A letter of condolence for the passing of former Inverell mayor, Jerry Bottrell, was sent by former Tulare mayor, Richard Ortega, in October, 2005, a copy of which is the last formal correspondence in Tulare’s records.
While there has been little connection with Inverell in recent years, the ties between Tulare and the island of Terceira remain strong. The Tulare-Angra do Heroismo Sister City Foundation remains active with regular meetings and a Facebook page with 600 likes.
The page stays current with Portuguese-American activities and posts including that honoring foundation members Mario and Joe Simoes having been named Dairy Family of the Year by Tulare County Dairy Women and the Tulare Chamber of Commerce.
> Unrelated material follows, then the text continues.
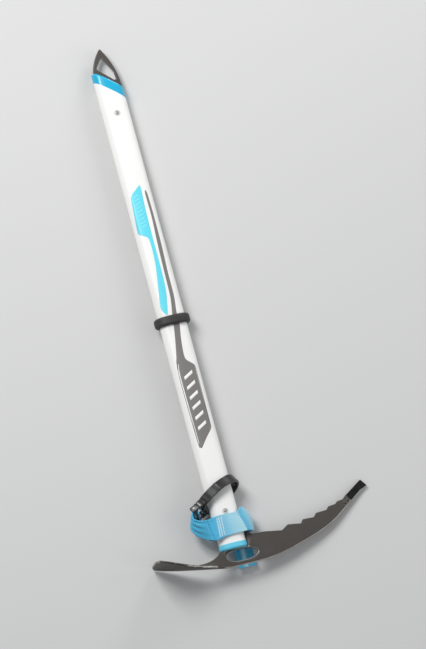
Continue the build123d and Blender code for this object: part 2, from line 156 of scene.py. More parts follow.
class Finish:
    """A node material in the making. Sockets and numbers both go in as inputs."""

    def __init__(self, name, roughness=0.5, metallic=0.0, **fixed):
        self.material = bpy.data.materials.new(name)
        self.material.use_nodes = True
        self.tree = self.material.node_tree
        self.shader = self.tree.nodes["Principled BSDF"]
        self.set(self.shader, "Roughness", roughness)
        self.set(self.shader, "Metallic", metallic)
        for socket, value in fixed.items():
            self.set(self.shader, socket.replace("_", " "), value)
        self.place = self.node("ShaderNodeTexCoord").outputs["Object"]

    def set(self, node, socket, value):
        """Link a socket into the node's input, or set the input to a number or a colour."""
        target = node.inputs[socket]
        if isinstance(value, bpy.types.NodeSocket):
            self.tree.links.new(value, target)
        elif isinstance(value, tuple) and target.type == "RGBA":
            target.default_value = (*value[:3], 1.0)
        else:
            target.default_value = value

    def node(self, kind, inputs=None, **settings):
        """Add a node with its inputs and settings."""
        made = self.tree.nodes.new(kind)
        for name, value in settings.items():
            setattr(made, name, value)
        for socket, value in (inputs or {}).items():
            self.set(made, socket, value)
        return made

    def math(self, operation, a, b=0.0, c=0.0):
        return self.node("ShaderNodeMath", {0: a, 1: b, 2: c}, operation=operation).outputs[0]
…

The Simoes, twin brothers, emigrated with from the Azores as teenagers, in the early 1950’s.
“I think the Sister City program, itself, is a good one,” Harrell said. “Towns can have a lot of Sister Cities. I think the one he [Sigala] is thinking about makes perfect sense. And, because of so many people in Tulare from the Azores, Angra was a good fit as well.”
Honoring Angra do Heroismo
There is a display representing Angra do Heroismo in the Tulare Historical Museum.
There is even a larger appreciation for the Portuguese city in downtown’s Tower Square, built in the early 1970’s featuring 18th century Portuguese architecture. The centerpiece of the design is a clock tower, known as the Angra Tower.
In the museum, there is a medal awarded to the late Joseph L. Soares, who played an integral role between the Sister Cities.
The medal signifies the order of Prince Henry, the Navigator, and is the highest award given to a civilian from the Portuguese government.
While the connection between Tulare and Angra do Heroismo remains active, another Sister City could be a welcomed edition by both Tulare and a new sister.
Sigala said he will pursue the issue further after the Mexican elections.
For now, he has the blessing of the council to continue his research and it will be brought back for further discussion by the city council once more is known and a potential city is named.
Sigala is pleased that Harrell and the museum are also excited about the project, and he hopes to earn more support for the project through the Tulare Chamber and the Tulare Kings Hispanic Chamber of Commerce.